With skill, luck and a bit of skulduggery, over 10 years John and Nora have built one of the largest construction businesses in the UK. In "Rich Are with You Always" we follow the Stevensons (and their rapidly growing family) up to the 1851 Great Exhibition in London that showcases England's industrial achievements. Although they are starting to become mega-rich, the Stevenson business only flourishes because of Nora's financial skills, and again some skulduggery, in a business world caught up in the excesses of the railway bubble. While frequently sailing close to the wind, they survive the bubble and become one of the richest families in England (and the world) at that time. We would probably call them one of the first billionaires.

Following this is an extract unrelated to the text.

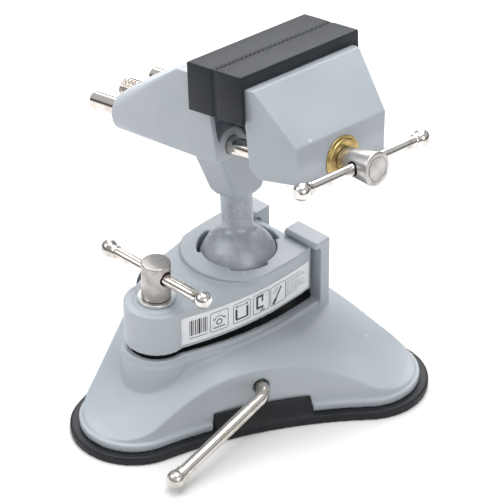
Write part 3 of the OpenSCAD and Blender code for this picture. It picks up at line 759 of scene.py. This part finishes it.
def mark_shapes(length):
    """Strokes of the label's generic pictograms: (points, width) in mm along and up the label."""
    def arc(x, y, r, start, end, steps=14):
        return [(x + r * math.cos(math.radians(a)), y + r * math.sin(math.radians(a)))
                for a in np.linspace(start, end, steps)]

    def arrow(tip, back, size=0.9):
        tip, back = Vector(tip), Vector(back)
        along = (back - tip).normalized() * size
        across = Vector((-along.y, along.x)) * 0.6
        return [tuple(tip + along + across), tuple(tip), tuple(tip + along - across)]

    def frame_box(x0, x1, y0, y1, r=1.0):
        return (arc(x1 - r, y1 - r, r, 90, 0, 5) + arc(x1 - r, y0 + r, r, 0, -90, 5)
                + arc(x0 + r, y0 + r, r, 270, 180, 5) + arc(x0 + r, y1 - r, r, 180, 90, 5)
                + [(x1 - r, y1)])

    strokes = []
    # upright stripes of several widths
    for i, width in enumerate((0.3, 0.7, 0.3, 0.5, 0.3, 0.9, 0.3, 0.4, 0.6, 0.3)):
        x = length * 0.06 + i * 0.92
        strokes.append(([(x, 3.8), (x, 11.2)], width))
    strokes.append(([(length * 0.06, 2.3), (length * 0.06 + 8.2, 2.3)], 0.35))
    # four framed boxes
    boxes = [length * f for f in (0.2, 0.365, 0.515, 0.655)]
    wide = length * 0.135
    for x in boxes:
        strokes.append((frame_box(x, x + wide - 0.6, 2.0, 11.8), 0.28))
    # first box: a ball that swivels
    x, y = boxes[0] + wide / 2 - 0.3, 6.3
    strokes.append((arc(x, y, 1.3, 0, 360, 20), 0.5))
    strokes.append((arc(x, y, 3.0, 25, 155), 0.3))
    strokes.append((arrow(arc(x, y, 3.0, 155, 155, 1)[0], (x - 2.2, y + 2.6)), 0.3))
    strokes.append((arrow(arc(x, y, 3.0, 25, 25, 1)[0], (x + 2.2, y + 2.6)), 0.3))
    strokes.append(([(x - 2.8, y - 2.6), (x + 2.8, y - 2.6)], 0.5))
    # second box: how far the jaws reach
    x = boxes[1] + wide / 2 - 0.3
    strokes.append(([(x - 3.2, 10.2), (x + 3.2, 10.2)], 0.28))
    strokes.append((arrow((x - 3.3, 10.2), (x, 10.2)), 0.28))
    strokes.append((arrow((x + 3.3, 10.2), (x, 10.2)), 0.28))
    for side in (-1, 1):
        strokes.append(([(x + side * 2.9, 4.0), (x + side * 2.9, 8.6)], 1.1))
    strokes.append(([(x - 2.9, 3.6), (x + 2.9, 3.6)], 0.8))
    # third box: a clamp
    x = boxes[2] + wide / 2 - 0.6
    strokes.append(([(x + 1.2, 10.4), (x - 2.0, 10.4), (x - 2.0, 4.6), (x + 1.2, 4.6)], 1.1))
    strokes.append(([(x + 0.9, 9.6), (x + 0.9, 7.6)], 0.9))
    strokes.append(([(x + 0.9, 4.8), (x + 0.9, 2.8)], 0.5))
    strokes.append(([(x - 0.4, 2.8), (x + 2.2, 2.8)], 0.5))
    # fourth box: a tool with strokes beside it
    x = boxes[3] + 0.8
    strokes.append(([(x + 1.4, 3.6), (x + 5.4, 9.8)], 0.9))
    strokes.append(([(x + 0.9, 2.9), (x + 2.0, 4.5)], 1.5))
    for i in range(3):
        strokes.append(([(x + 0.2 + i * 0.9, 8.2 - i * 0.3), (x + 2.4 + i * 0.9, 11.0 - i * 0.3)], 0.16))
    # lines of print, as plain dashes
    for row, share in enumerate((0.72, 0.9, 1.0, 0.64, 0.94, 0.8, 0.98, 0.5)):
        left, right = length * 0.785, length * (0.785 + 0.185 * share)
        y = 11.6 - row * 1.2
        pieces = 3 + row % 3
        step = (right - left) / pieces
        for i in range(pieces):
            strokes.append(([(left + i * step, y), (left + (i + 0.82) * step, y)], 0.24))
    return strokes


def label():
    obj = copy_of("label_sheet", "label")
    shade(obj, 30)
    dress(obj, STICKER, "plate", "label", "label")
    low, high = span("label")
    plate = span("clamp_plate")[1][0]
    sheet, lift = 0.25, 0.05
    centre, radius = plate_arc(plate, plate - 10)
    start, end = (math.asin((y - ARC_Y) / radius) for y in (low[1], high[1]))
    length = (end - start) * radius
    verts, faces = [], []

    def wall(u, v):
        """The point just off the sheet that is u along it and v up it."""
        angle = start + u / radius
        return (centre + sheet + (radius + lift) * math.cos(angle),
                ARC_Y + (radius + lift) * math.sin(angle), low[2] + v)

    for points, width in mark_shapes(length):
        for a, b in zip(points, points[1:]):
            a, b = Vector(a), Vector(b)
            if (b - a).length < 1e-3:
                continue
            along = (b - a).normalized()
            across = Vector((-along.y, along.x)) * width / 2
            a, b = a - along * width * 0.3, b + along * width * 0.3
            steps = max(1, round((b - a).length / 1.5))
            for i in range(steps):
                p, q = a.lerp(b, i / steps), a.lerp(b, (i + 1) / steps)
                first = len(verts)
                verts.extend(wall(*c) for c in (p - across, q - across, q + across, p + across))
                faces.append(range(first, first + 4))
    marks = new_object("label_print", verts, faces)
    return dress(marks, INK, "plate", "label")


# ---- everything ----

base_casting()
clamp_plate()
fixed_jaw()
moving_jaw()
ball_stem()
guide_rods()
jaw_handle()
clamp_handle()
lead_screw()
clamp_screw()
clamp_washer()
brass_washer()
vacuum_lever()
jaw_pad("rear_pad", "rear_jaw_pad", "head", -1)
jaw_pad("front_pad", "front_jaw_pad", "jaw", 1)
suction_pad()
label()
for inner, finish in (("pull_stud", PLAIN_STEEL), ("cam", PLAIN_STEEL), ("cam_pin", PLAIN_STEEL),
                      ("ball_seat", NYLON), ("retaining_clip", PLAIN_STEEL)):
    dress_node(inner, finish)


# ---- studio ----

def studio():
    """A pale floor, soft lights, and a camera at the usual three-quarter view."""
    # in metres, so the floor's place undoes new_object's scale
    size = 3.0
    floor = new_object("floor", [(-size, -size, 0), (size, -size, 0), (size, size, 0), (-size, size, 0)],
                       [(0, 1, 2, 3)], Matrix.Scale(1 / MM, 4))
    floor.data.materials.append(material("floor_white", (0.86, 0.86, 0.86), 0.9, Specular_IOR_Level=0.2))

    world = bpy.data.worlds.new("studio")
    bpy.context.scene.world = world
    world.use_nodes = True
    tree = world.node_tree
    background = tree.nodes["Background"]
    direction = tree.nodes.new("ShaderNodeTexCoord")
    parts = tree.nodes.new("ShaderNodeSeparateXYZ")
    tree.links.new(direction.outputs["Generated"], parts.inputs[0])
    rise = tree.nodes.new("ShaderNodeValToRGB")
    # how bright the sky is from the horizon up
    stops = [(0.0, 0.35), (0.05, 0.08), (0.2, 0.16), (0.32, 0.9), (0.6, 1.0), (1.0, 0.8)]
    while len(rise.color_ramp.elements) < len(stops):
        rise.color_ramp.elements.new(0.5)
    for element, (position, value) in zip(rise.color_ramp.elements, stops):
        element.position = position
        element.color = (value, value, value, 1)
    tree.links.new(parts.outputs["Z"], rise.inputs[0])
    tree.links.new(rise.outputs[0], background.inputs["Color"])
    background.inputs["Strength"].default_value = 0.6

    middle = Vector((0, 0, 0.06))
    # each lamp's name, place in metres, power in watts and side in metres
    lamps = (("key", (-0.7, -0.9, 1.2), 5, 0.7), ("fill", (1.3, -0.4, 0.8), 4, 0.8),
             ("top", (0.0, 0.1, 1.5), 15, 1.0), ("back", (-0.8, 0.9, 0.9), 14, 1.1))
    for name, spot, power, side in lamps:
        lamp = bpy.data.lights.new(name, "AREA")
        lamp.energy = power
        lamp.size = side
        holder = bpy.data.objects.new(name, lamp)
        holder.location = spot
        holder.rotation_euler = (middle - Vector(spot)).to_track_quat("-Z", "Y").to_euler()
        bpy.context.scene.collection.objects.link(holder)

    turn, tip = math.radians(43.3), math.radians(34.8)
    distance, aim_right, aim_up = 1.6, 0.0048, 0.0043
    backward = Vector((math.sin(turn) * math.cos(tip), -math.cos(turn) * math.cos(tip), math.sin(tip)))
    right = Vector((math.cos(turn), math.sin(turn), 0))
    upward = backward.cross(right)
    target = Vector(JOINTS["head_turn"]["pos_m"]) + right * aim_right + upward * aim_up
    camera = bpy.data.cameras.new("camera")
    camera.sensor_width = 36
    camera.lens = 266.8
    holder = bpy.data.objects.new("camera", camera)
    holder.location = target + backward * distance
    holder.rotation_euler = (-backward).to_track_quat("-Z", "Y").to_euler()
    bpy.context.scene.collection.objects.link(holder)
    bpy.context.scene.camera = holder
    bpy.context.scene.view_settings.view_transform = "Standard"


studio()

Macdonald also follows the life of sex-obsessed railway engineer, Walter Thornton, who is married to pious sexually cold Arabella. While they surprisingly produce a similarly rapidly growing family, Walter addresses his sexual needs widely, but eventually meets his sexual soulmate from an unexpected quarter. This is an interesting interlude about the hypocrisies of Victorian life.

It is great to be able to revisit this series that I read back in the 1970's now they are being released in e-book format (as is the similar God is an Englishman saga by R F Delderfield). The characters are compelling and the story is page-turning as the Stevenson's business and marriage move from one challenge to another. The book covers an exciting period of economic development in the UK during which the country moved from a basically agricultural society to become the world's first industrialised country. I look forward to revisiting the rest of the series soon.